### Aim of the exercise
Will you write out all the entries below exactly?

### Records for this task

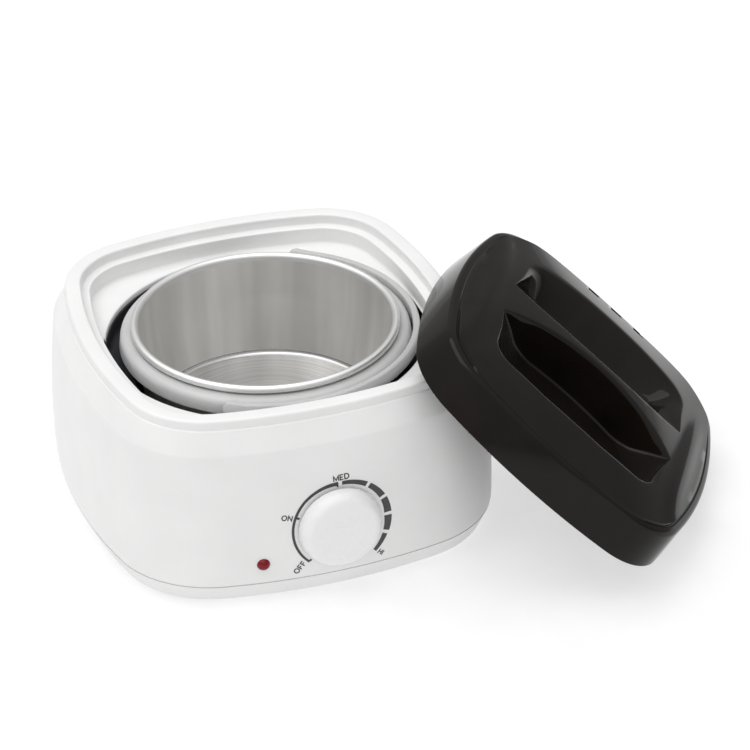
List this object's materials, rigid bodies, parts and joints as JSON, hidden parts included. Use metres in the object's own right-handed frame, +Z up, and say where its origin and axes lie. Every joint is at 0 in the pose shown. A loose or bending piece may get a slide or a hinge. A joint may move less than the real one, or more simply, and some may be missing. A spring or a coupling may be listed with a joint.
{
  "type": "wax heater",
  "caption": "Square-ish heated base with a dial, a lift-out round metal pot with a folding bail handle, and a loose domed lid leaning on the base's front corner.",
  "frame": {"origin": "centre of the base's plan at table level; the pan's flat underside is 1 mm above it, on four feet", "axes": "+Z up, -Y to the front wall with the control knob, +X to the right as seen from the front; the lid leans at the +X -Y corner"},
  "size_m": [0.2551, 0.2198, 0.1014],
  "materials": {
    "white_shell": "smooth white",
    "rubber": "matt",
    "steel": "plated",
    "dark_coat": "dark non-stick coat",
    "mica": "mica board",
    "felt": "needled felt",
    "fuse_body": "glazed body with steel leads",
    "control_body": "moulded",
    "brass": "turned",
    "led_red": "tinted lens",
    "board": "laminate",
    "block": "moulded",
    "inlet_black": "moulded",
    "lead_sleeve": "silicone sleeve",
    "pot_metal": "spun satin",
    "frosted": "translucent",
    "lid_black": "polished black"
  },
  "bodies": {
    "base": {"housing_shell": "white_shell", "housing_deck": "white_shell", "base_pan": "white_shell", "rubber_feet": "rubber", "pan_screws": "steel", "heater_bowl": "dark_coat", "bowl_screws": "steel", "band_heater": "mica", "heater_strap": "steel", "strap_bolt": "steel", "insulation_sleeve": "felt", "thermal_fuse": "fuse_body", "fuse_clip": "steel", "thermostat_body": "control_body", "thermostat_nut": "brass", "led_lens": "led_red", "led_board": "board", "terminal_block": "block", "mains_inlet": "inlet_black", "inlet_pins": "brass", "internal_leads": "lead_sleeve"},
    "knob": {"control_knob": "white_shell", "thermostat_shaft": "brass"},
    "pot": {"wax_can": "pot_metal", "pot_collar": "frosted", "bail_pins": "steel"},
    "bail": {"bail_handle": "frosted"},
    "lid": {"lid": "lid_black"}
  },
  "joints": [
    {"name": "knob_turn", "type": "hinge", "parent": "base", "child": "knob", "pos_m": [0.0015, -0.0848, 0.0306], "axis": [0, 1, 0], "range_deg": [0, 275]},
    {"name": "pot_lift", "type": "slide", "parent": "base", "child": "pot", "axis": [0, 0, 1], "range_m": [0, 0.1]},
    {"name": "bail_fold", "type": "hinge", "parent": "pot", "child": "bail", "pos_m": [0, 0, 0.07], "axis": [-0.5, -0.866, 0], "range_deg": [0, 180]},
    {"name": "lid_lift", "type": "slide", "parent": "base", "child": "lid", "axis": [0, 0, 1], "range_m": [0, 0.12]}
  ]
}
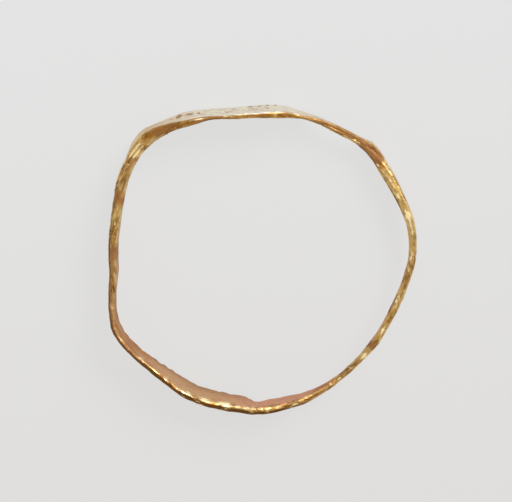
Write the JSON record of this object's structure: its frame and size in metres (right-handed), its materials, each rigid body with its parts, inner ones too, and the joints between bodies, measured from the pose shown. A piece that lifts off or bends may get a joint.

### Task answer
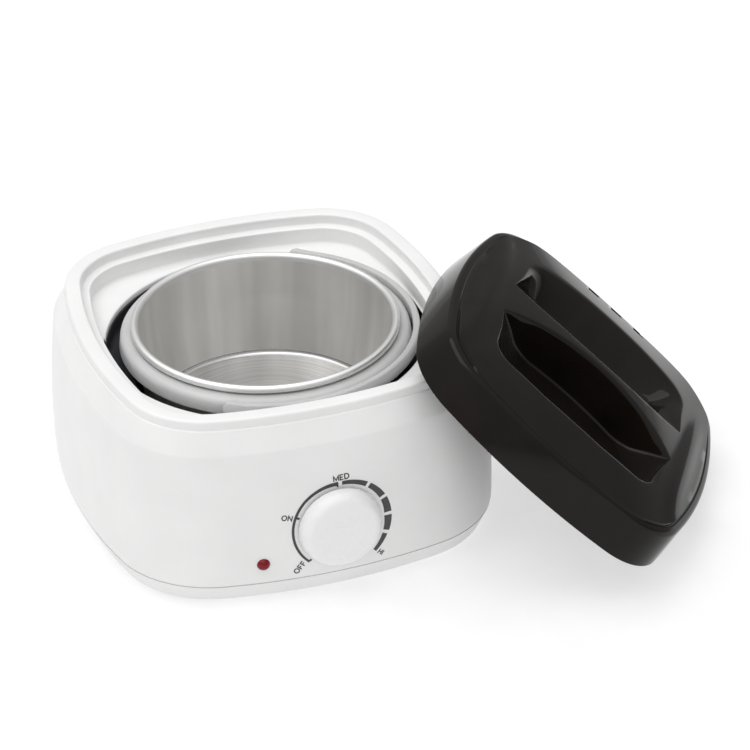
List this object's materials, rigid bodies, parts and joints as JSON, hidden parts included. Use metres in the object's own right-handed frame, +Z up, and say where its origin and axes lie. Every joint is at 0 in the pose shown. A loose or bending piece may get a slide or a hinge. A joint may move less than the real one, or more simply, and some may be missing. A spring or a coupling may be listed with a joint.
{
  "type": "wax heater",
  "caption": "Square-ish heated base with a dial, a lift-out round metal pot with a folding bail handle, and a loose domed lid leaning on the base's front corner.",
  "frame": {"origin": "centre of the base's plan at table level; the pan's flat underside is 1 mm above it, on four feet", "axes": "+Z up, -Y to the front wall with the control knob, +X to the right as seen from the front; the lid leans at the +X -Y corner"},
  "size_m": [0.2551, 0.2198, 0.1014],
  "materials": {
    "white_shell": "smooth white",
    "rubber": "matt",
    "steel": "plated",
    "dark_coat": "dark non-stick coat",
    "mica": "mica board",
    "felt": "needled felt",
    "fuse_body": "glazed body with steel leads",
    "control_body": "moulded",
    "brass": "turned",
    "led_red": "tinted lens",
    "board": "laminate",
    "block": "moulded",
    "inlet_black": "moulded",
    "lead_sleeve": "silicone sleeve",
    "pot_metal": "spun satin",
    "frosted": "translucent",
    "lid_black": "polished black"
  },
  "bodies": {
    "base": {"housing_shell": "white_shell", "housing_deck": "white_shell", "base_pan": "white_shell", "rubber_feet": "rubber", "pan_screws": "steel", "heater_bowl": "dark_coat", "bowl_screws": "steel", "band_heater": "mica", "heater_strap": "steel", "strap_bolt": "steel", "insulation_sleeve": "felt", "thermal_fuse": "fuse_body", "fuse_clip": "steel", "thermostat_body": "control_body", "thermostat_nut": "brass", "led_lens": "led_red", "led_board": "board", "terminal_block": "block", "mains_inlet": "inlet_black", "inlet_pins": "brass", "internal_leads": "lead_sleeve"},
    "knob": {"control_knob": "white_shell", "thermostat_shaft": "brass"},
    "pot": {"wax_can": "pot_metal", "pot_collar": "frosted", "bail_pins": "steel"},
    "bail": {"bail_handle": "frosted"},
    "lid": {"lid": "lid_black"}
  },
  "joints": [
    {"name": "knob_turn", "type": "hinge", "parent": "base", "child": "knob", "pos_m": [0.0015, -0.0848, 0.0306], "axis": [0, 1, 0], "range_deg": [0, 275]},
    {"name": "pot_lift", "type": "slide", "parent": "base", "child": "pot", "axis": [0, 0, 1], "range_m": [0, 0.1]},
    {"name": "bail_fold", "type": "hinge", "parent": "pot", "child": "bail", "pos_m": [0, 0, 0.07], "axis": [-0.5, -0.866, 0], "range_deg": [0, 180]},
    {"name": "lid_lift", "type": "slide", "parent": "base", "child": "lid", "axis": [0, 0, 1], "range_m": [0, 0.12]}
  ]
}
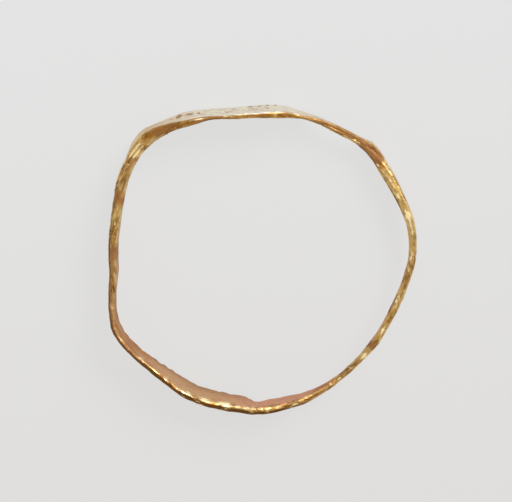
Write the JSON record of this object's structure: its frame and size in metres (right-handed), its materials, each rigid body with its parts, inner ones too, and the joints between bodies, measured from the pose shown. A piece that lifts off or bends may get a joint.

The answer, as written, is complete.